I vividly remember the first time I was allowed to take my uncle’s fourteen footer out on my own. What a thrill it was, so much faster than the canoe… but OH! OH! …he never showed me how to dock it!
I was deeply touched by the gratitude and emotion displayed by the Marshals when I presented this painting to the them at their home on Gull River.
During our busy and hectic schedules, It can be a real treat to take the time and just sit down at your local restaurant or cafe to relax with a cup of coffee. It is even more enjoyable when you are greeted with a genuine and welcoming smile, or perhaps even a little conversation. Pleasant morning encounters such as this, just help to get the day off to a good start. When someone puts in that extra effort to spread a little joy and happiness into my day, I just have to say, “Keep the Change.”

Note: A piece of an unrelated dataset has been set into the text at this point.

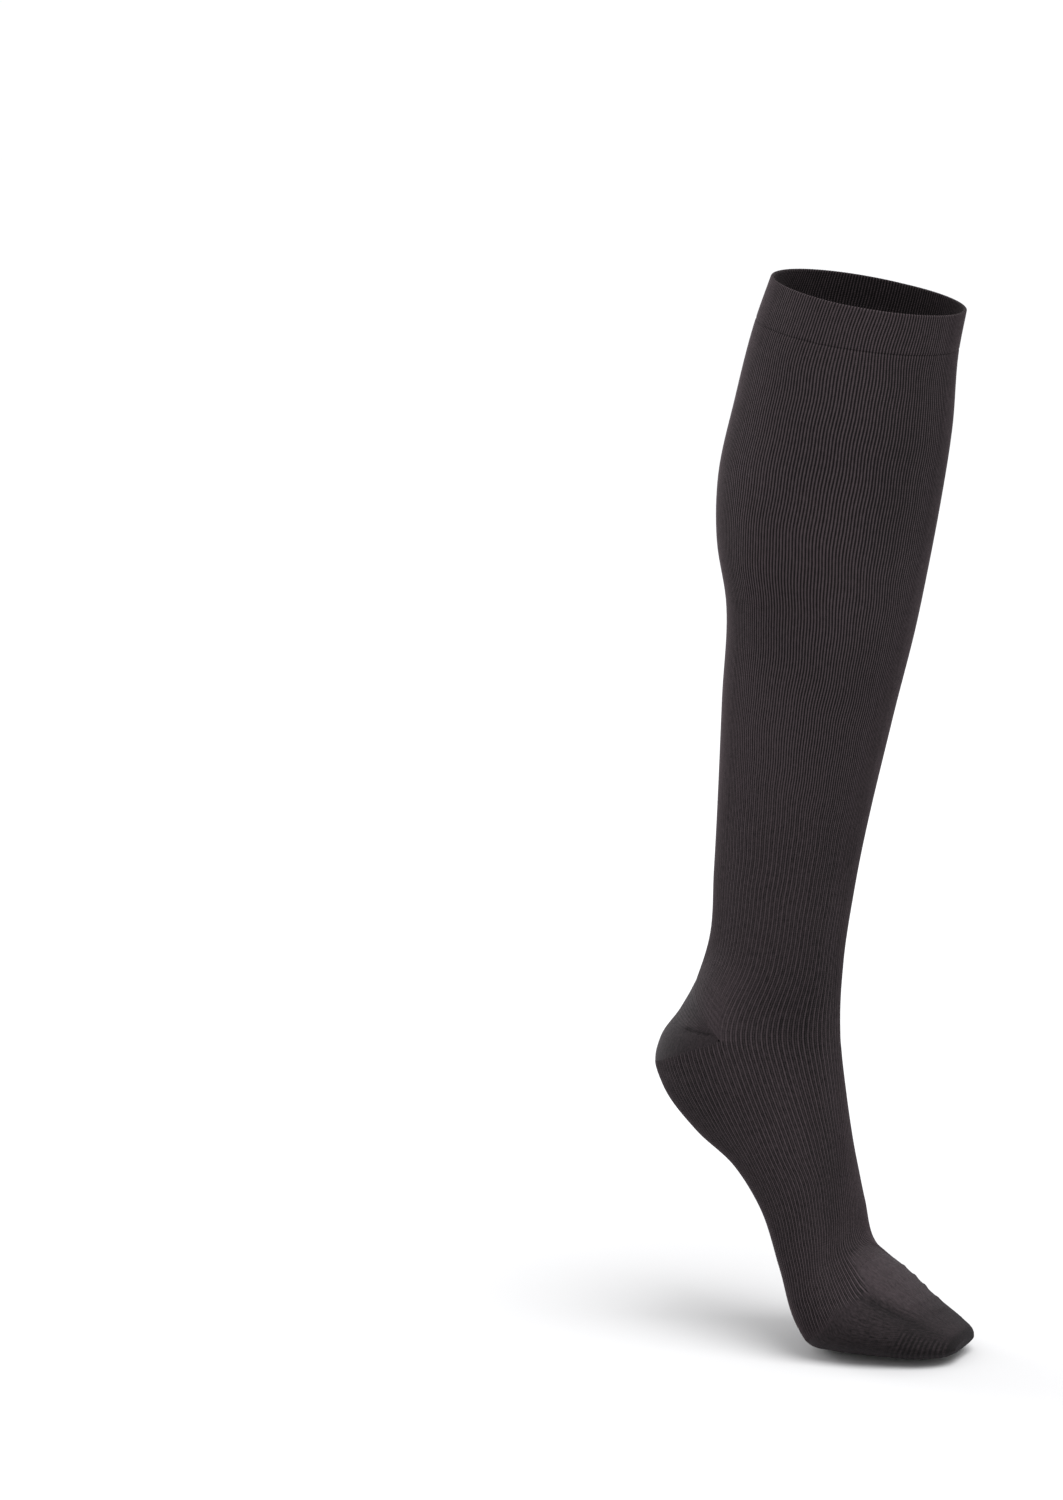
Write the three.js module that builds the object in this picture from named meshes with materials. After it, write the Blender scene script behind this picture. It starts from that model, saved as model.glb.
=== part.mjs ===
// A knee-high compression stocking in its worn shape: a hollow circular-knitted tube in five knitted parts.
// Millimetres, +Z up, toes towards +X, the knee end on top. The origin is the centre of the cuff's opening.
import * as THREE from "three";

// Knit: 1x1 ribs run down the whole tube, one for each pair of the machine's 400 needles.
const ribCount = 200;
const ribHeight = 0.4;
const wallThickness = 1.2;
const seamGap = 0.3;

// Columns run down the tube: an even one is the valley between two ribs, an odd one is a rib's crest.
const columnCount = 2 * ribCount;
const backColumn = columnCount / 2;
const sideColumn = columnCount / 4;
const plainStep = 5;
const innerStep = 10;
const heelFirstColumn = sideColumn + 2;
const heelLastColumn = columnCount - heelFirstColumn;

// Fineness of the arc-length measure of a section, and the reach over which a wall's direction is taken.
const arcSamples = 360;
const tangentReach = 8;
const tangentColumns = 2;

// The centre of the cuff's opening, as x and height in the sections below.
const cuffCentre = { x: 18, z: 524 };

// Sections, in order down the tube. Each gives x and height where it crosses the shin or instep (front),
// the side and the calf or sole (back), and half its width. The height is above the floor under the toes.
const cuffEdge = { front: [64.4, 516], side: [18, 524], back: [-29, 533], half: 47 };
const cuffBase = { front: [60.6, 497], side: [12, 504], back: [-36.6, 512], half: 49 };
const heelUpper = { front: [5.3, 160], side: [-44, 158], back: [-67.3, 184], half: 31 };
const heelLower = { front: [5.3, 160], side: [-44, 158], back: [-90.3, 138.3], half: 31 };
const toeLine = { front: [25.6, 49.8], side: [19, 24], back: [-2, 6], half: 41, backPower: 2.2 };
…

This painting is currently on display at the Art Gallery of Burlington in the Small is Beautiful Exhibition.
When I was young I would spend hours looking through the ‘Le Baron’ catalogue that I picked up at the Sportsman Show. I would study all the fishing lures and tackle trying to decide what belonged in my collection. When I got to visit a store where fishing gear was sold I would be in awe. All the racks of colourful lures and equipment would be on display like sparkling jewelry. After selecting what ever I could afford at the time, I would go home and organize my tackle box, while at the same time anticipating and dreaming of the next trip out on the water. When I finally got out there, usually at the crack of dawn, it was time to select the right lure and cast it across the still water in hopes that that bass lurking under the surface would see it as ‘Fish Candy’ and go for it.

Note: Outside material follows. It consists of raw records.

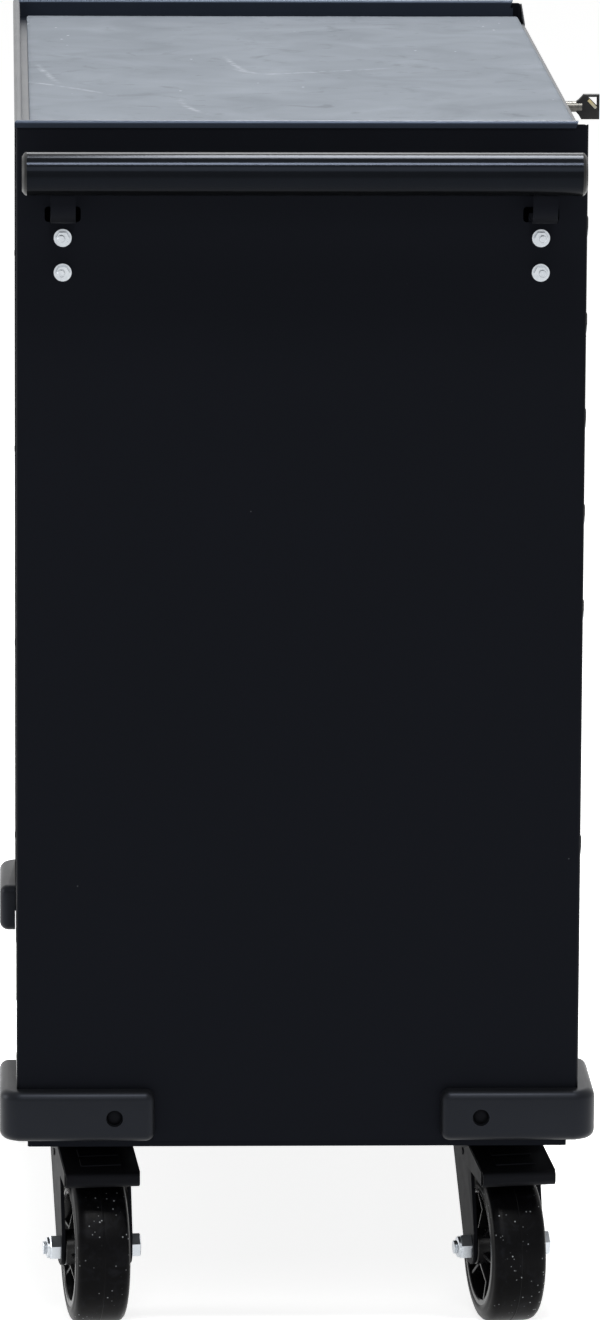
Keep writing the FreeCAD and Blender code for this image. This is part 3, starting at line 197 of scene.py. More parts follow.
# The powder melts into a fine orange peel that breaks up every reflection, and it is so matt
# and dark that the sheet shows mostly as a silhouette with light only on its folds. A few
# specks of dust lie on it.
# Its specular tint is a painted blue cast on every reflection, standing in for the colour of the
# light.
powder_coat, tree, shader, place = new_finish("black_powder_coat", Specular_IOR_Level=0.08,
                                              Specular_Tint=srgb("#d8e2ff"))
clouds = add(tree, "TexNoise", {"Vector": place}, Scale=1 / (180 * mm), Detail=3)
shade = add(tree, "MixRGB", {"Fac": clouds.outputs[0]}, Color1=srgb("#060709"),
            Color2=srgb("#0a0b0f"))
speck_cell, speck_radius = 40 * mm, 0.6 * mm
dust = add(tree, "TexVoronoi", {"Vector": place}, Scale=1 / speck_cell)
dust = add(tree, "MapRange", {"Value": dust.outputs["Distance"]}, To_Min=0.35, To_Max=0,
           From_Min=0.5 * speck_radius / speck_cell, From_Max=speck_radius / speck_cell)
shade = add(tree, "MixRGB", {"Fac": dust.outputs[0], "Color1": shade.outputs[0]},
            Color2=srgb("#8c9096"))
peel = add(tree, "TexNoise", {"Vector": place}, Scale=1 / (1.6 * mm), Detail=2)
relief = add(tree, "Bump", {"Height": peel.outputs[0]}, Strength=0.6, Distance=0.04 * mm)
gloss = add(tree, "MapRange", {"Value": clouds.outputs[0]}, To_Min=0.46, To_Max=0.58)
feed(tree, shader, Base_Color=shade, Roughness=gloss, Normal=relief)

case_nodes = ("side_panel_left", "side_panel_right", "back_panel", "base_pan", "front_rail_top",
              "front_rail_bottom", "slide_uprights")
dress(powder_coat, *case_nodes)
ease_edges(0.35 * mm, *case_nodes)


def make_piece(name, shape, finish, body, sharp=35):
    """A finished piece from a bmesh in the frame's own place. It rides on a body."""
    bmesh.ops.remove_doubles(shape, verts=shape.verts, dist=0.001 * mm)
    bmesh.ops.recalc_face_normals(shape, faces=shape.faces)
    mesh = bpy.data.meshes.new(name)
    shape.to_mesh(mesh)
    shape.free()
    mesh.shade_smooth()
    mesh.set_sharp_from_angle(angle=math.radians(sharp))
    mesh.materials.append(finish)
    piece = bpy.data.objects.new(name, mesh)
    bpy.context.collection.objects.link(piece)
    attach(piece, body)
    return piece


def turn(shape, profile, centre, axis, steps=40):
    """Spin a profile of (place along the axis, radius) round an axis through the centre."""
    axis = Vector(axis).normalized()
    side = axis.orthogonal().normalized()
    other = axis.cross(side)
    rings = []
    for along, radius in profile:
        middle = Vector(centre) + along * axis
        if radius == 0:
            rings.append([shape.verts.new(middle)] * steps)
            continue
        ring = []
        for i in range(steps):
            angle = 2 * math.pi * i / steps
            spoke = math.cos(angle) * side + math.sin(angle) * other
            ring.append(shape.verts.new(middle + radius * spoke))
        rings.append(ring)
    for near, far in zip(rings, rings[1:]):
        for i in range(steps):
            corners = []
            for vertex in (near[i], near[i - 1], far[i - 1], far[i]):
                if vertex not in corners:
                    corners.append(vertex)
            shape.faces.new(corners)


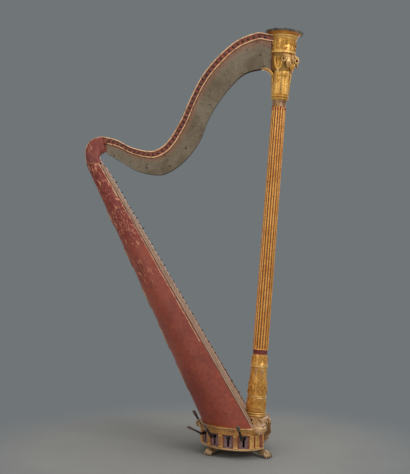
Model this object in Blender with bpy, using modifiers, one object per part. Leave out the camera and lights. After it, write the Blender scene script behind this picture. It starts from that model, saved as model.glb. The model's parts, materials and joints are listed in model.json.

My grandfather was able to fix almost anything. Sitting down usually, and smoking his pipe, he would calmly tinker at his repair projects in the driveway or at the kitchen table. When he needed a tool or a part he would provide me with pin point directions and send me off to his garage to retrieve whatever he needed. Eager to help, I would have to navigate past disassembled engines, a boat, tires, tool boxes and various other obstacles in order to make my way to the work bench. Amongst the cornucopia of tools and hardware cluttering every square inch of horizontal surface I would have to find, for instance, a 7/16” spanner. It would usually take me two or three trips, each time obtaining a more detailed description of the tool and it’s location, before I was successful at locating it.
At times I stood lost in that dimly lit garage and would say to myself, “Why couldn’t he just ask me for the Red Pipe Wrench?”
When you slice open a lime there is usually something good that is going to follow. It could be a garnish to enhance a cocktail or a cool drink, an ingredient for a marinade, or a great addition to a salad or vegetable dish. Limes smell good, taste good and look great. Just a ‘happy fruit!
I included the Japanese Sandoku knife in this painting because of it’s broad blade design within a short length, which worked out perfectly to capture the reflection of the limes.
A few years ago my wife Mary and I along with six great friends, enjoyed a fantastic trip to wine country in California. I collected many corks from some of the wines we enjoyed and the different wineries that we we visited. I decided to put them in a pile and paint them.